Bhadarsa is a town and nagar panchayat in Faizabad district (now Ayodhya district) in state of  Uttar Pradesh, India. Bhadarsa is 22 km south of district headquarters Ayodhya city.

Transport

Road 
Due to very close to Faizabad - Sultanpur NH 330, Bhadarsa is very well connectivity with nearby cities and towns in Uttar Pradesh. Faizabad, Ayodhya, Sultanpur, Pratapgarh, Allahabad are the nearby cities connected well with Bhadarsa, Ayodhya. Bikapur, Masodha, Tarun, Haiderganj, Chaure Bazar, Sohawal, Maya Bazar, Kurebhar, Bhiti, Goshainganj,  Milkipur, Kumarganj are the nearby towns well connected with Bhadarsa.

Railway 
Bharatkund Railway Station is the nearest railway station to reach Bhadarsa, Ayodhya.
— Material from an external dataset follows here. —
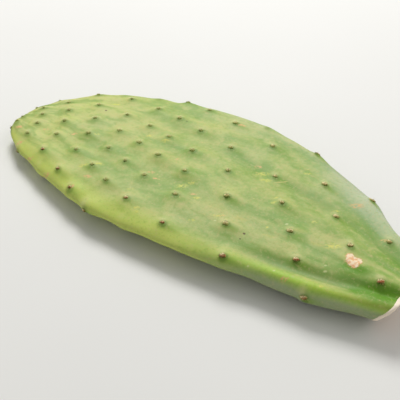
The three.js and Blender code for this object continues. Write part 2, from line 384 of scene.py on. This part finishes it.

Masodha, Faizabad Junction (Ayodhya Cantt Junction), Ayodhya Junction, Chaure Bazar, Goshainganj, Kurebhar, Sultanpur Junction are the nearby railway stations from Bhadarsa.

Air 
Ayodhya Airport in Ayodhya and Chaudhary Charan Singh Airport (Lucknow ) are the nearby airports from Bhadarsa, Ayodhya.

Demographics
As of the 2011 Census of India, Bhadarsa had a population of 13154. Males constitute 51% of the population and females 49%. Bhadarsa has an average literacy rate of 55%, lower than the national average of 59.5%; with 58% of the males and 42% of females literate. 12% of the population is under 6 years of age.